The only thing bugging me – terribly – is that the WiFi password is not hidden by default, with a toggle to display it if you want.
Also, I keep waiting for a Raspbian release with the VC4 driver enabled by default. It’s not a huge priority for me, but I would still like to rely on 3D acceleration by default, which means the driver is stable enough for the job. :)
Raspberry Pi Staff Simon Long — post author
“The only thing bugging me – terribly – is that the WiFi password is not hidden by default, with a toggle to display it if you want.”
Try a sudo apt-get update / sudo apt-get dist-upgrade – or just a sudo apt-get update / sudo apt-get install lxplug-network… ;)
Lawrence Mayfield
Simon…. I am about to become unpopular with my comments, lol. First, I love the PI! I am currently trying to utilize it in an astronomy application and I am really new to both astronomy and this SBC and it’s language. The major gripe, yes, gripe, from me is the toy like atmosphere that surrounds it and its applications. I am a user, not a developer or hobbyist. The amount of fiddling to get stuff up and running is dreadful. Yeah, I know that likely most owners love to fiddle and oohh and ahh over making LEDs light up or a home security system work. But, if you want to bring this into the modern world and reach the planet’s users and developers, then you need to make it easy for them to do so. Put out requirements that software and hardware developers need to build the software code and hardware for ease of installation and use by people who do not want to learn all the various languages and coding necessary to build their project. Both hardware and software need to be in the form of application (apps) for install and use. When shield or board makers start supplying the code to install and use their product only then will Pi become a universal product appealing to everyone. And it will really take off… I really don’t want to learn Linux, C++, Java, Python or any of the other compatible languages in order to use it. I want to plug it in, run the install and use the software (preferable from a USB drive) and finish my project.

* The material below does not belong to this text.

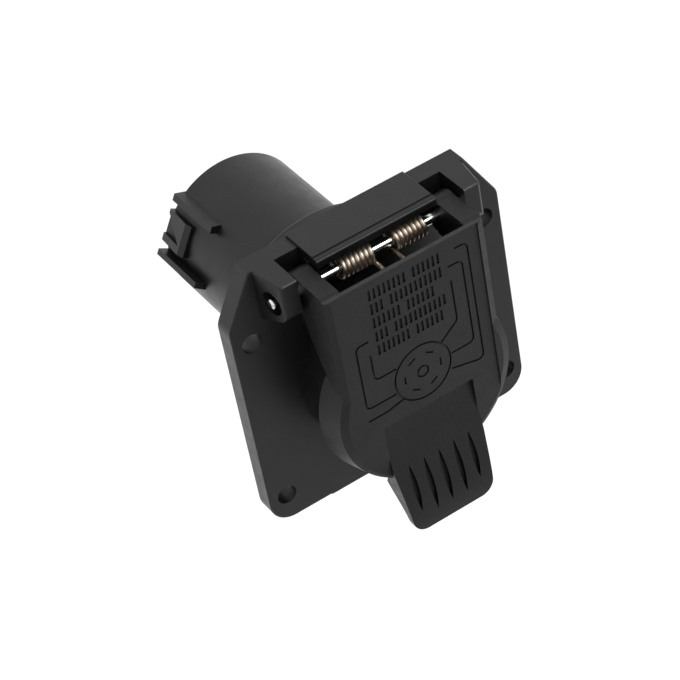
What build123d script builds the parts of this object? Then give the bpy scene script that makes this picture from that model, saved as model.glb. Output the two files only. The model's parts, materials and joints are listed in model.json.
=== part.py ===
from build123d import *
import math
import os

os.makedirs("parts", exist_ok=True)

# Seven-way trailer socket with a sprung lid.
# +X is to the right of the lid, +Y points back along the barrel, +Z is up.
# The origin is the centre of the four mounting holes, on the back face of the flange.

# Flange
hole_spacing_x = 73.0
hole_spacing_z = 54.2
hole_r = 2.9
flange_t = 6.0
flange_half_w = 42.0
flange_top = 48.7
flange_bottom = -35.8
flange_top_half_w = 33.2
flange_shoulder_z = 33.4
flange_shoulder_r = 5.0
flange_corner_r = 7.0
flange_edge = 0.35
land_half_w = 23.0
land_drop = 1.0
land_back_y = -1.0

# Socket shell, on its own axis just above the hole centre
socket_z = 1.5
socket_r = 25.4
bore_r = 22.5
rim_y = -21.6
bore_floor_y = 8.0
keyway_w = 6.4
keyway_depth = 1.6
keyway_end_y = 4.0
collar_r = 30.7
collar_bore_r = 27.0
collar_end_y = 23.4
collar_edge_r = 1.2

# Rear shell
barrel_r = 22.0
barrel_bore_r = 19.2
barrel_end_y = 71.7
barrel_edge = 0.6
shell_flange_y = 16.0
fit_gap = 0.1

# Seal ring between the rear shell and the collar
seal_y = 19.7
seal_half_l = 1.2
seal_groove_r = 25.2

# Hinge
pin_r = 1.5
pin_half_l = 32.0
pin_y = -12.2
pin_z = 41.5
knuckle_r = 5.2
pin_play = 0.05
pin_end_r = 0.6

# Ears and hood
ear_front_y = -16.9
ear_inner_x = 25.6
ear_outer_x = 30.6
ear_root_x = 32.4
ear_bottom_z = 37.4
ear_root_z = 33.4
ear_nose_r = 3.5
ear_corner_r = 1.0
recess_r = 3.5
recess_floor_x = 29.3
hood_half_w = 18.3
hood_front_y = -15.0
hood_top = 49.5
hood_t = 2.6
hood_web_y = -8.6
hood_edge_r = 0.7
hood_step_y = -12.9
hood_step = 0.25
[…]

See, I told you it would be unpopular, lol…
mayf (my nickname)
Raspberry Pi Staff Simon Long — post author
There are tens of thousands of pre-built applications available to download and run on the Pi – look in the “Add/Remove Programs” entry in the Preferences section of the Main Menu, or you can install them using “apt” from the command line. No need to learn programming languages, build software, or anything like that, and these applications, unlike those for most other platforms are all completely free of charge.

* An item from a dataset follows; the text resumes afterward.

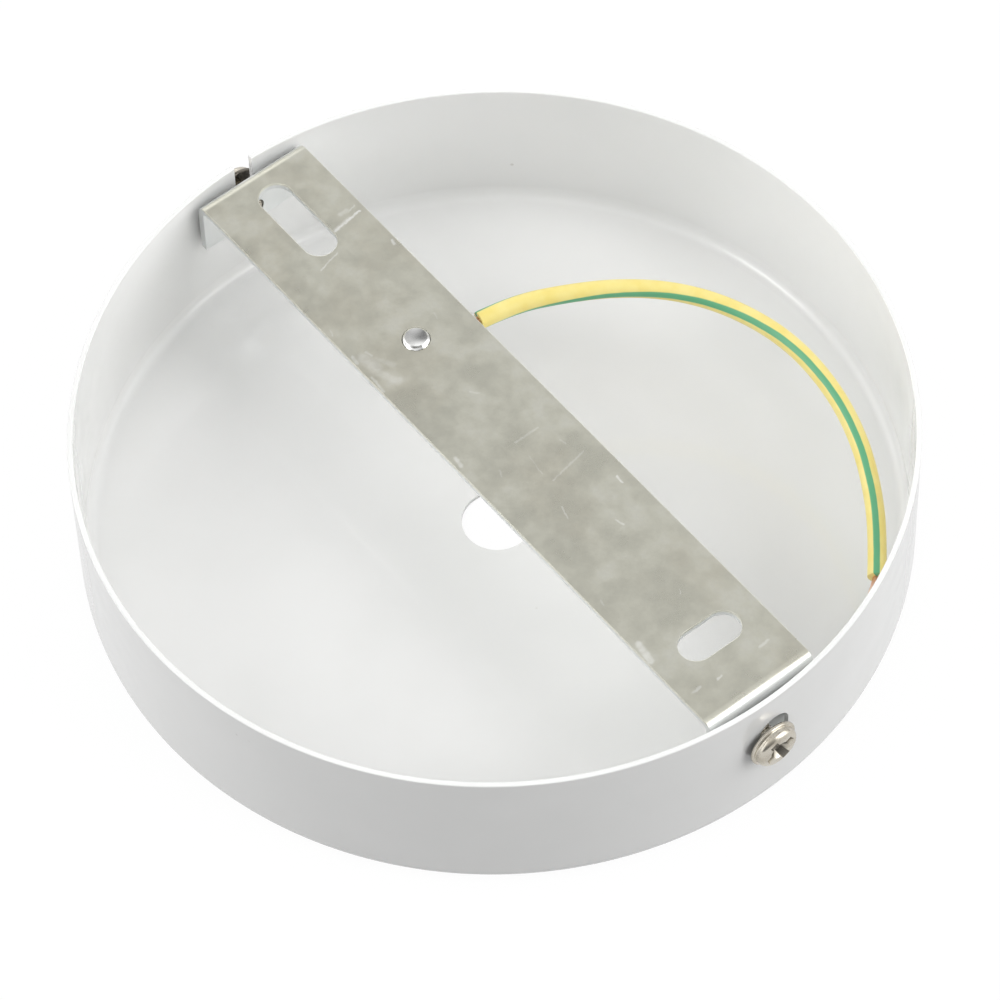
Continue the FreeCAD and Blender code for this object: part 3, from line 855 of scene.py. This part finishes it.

If there are specific astronomy applications which do not appear in the catalogue of applications available in this manner, that is a matter to take up with the authors of the applications themselves – we really cannot be expected to maintain every application under the sun in addition to the desktop itself, any more than Microsoft or Apple do.
Jeff Haddow
I’d Like to report a difficulty I had when updating the software. Using a Terminal I did the usual update and said “y” to all the stuff to be installed etc. And then I opened up a utility to do something else. Up poped a small window saying that I’d need to reboot the system. Now I subsequently realised that when I closed the pop up the Terminal restarted and it was still updating but because I had a window on top I want ahead and rebooted. It only went as far as the rainbow screen and I had to reinstall the operating system on the corrupted MicroSD card. I suggest that the pop up window should say that a reboot should be performed after the update is finished.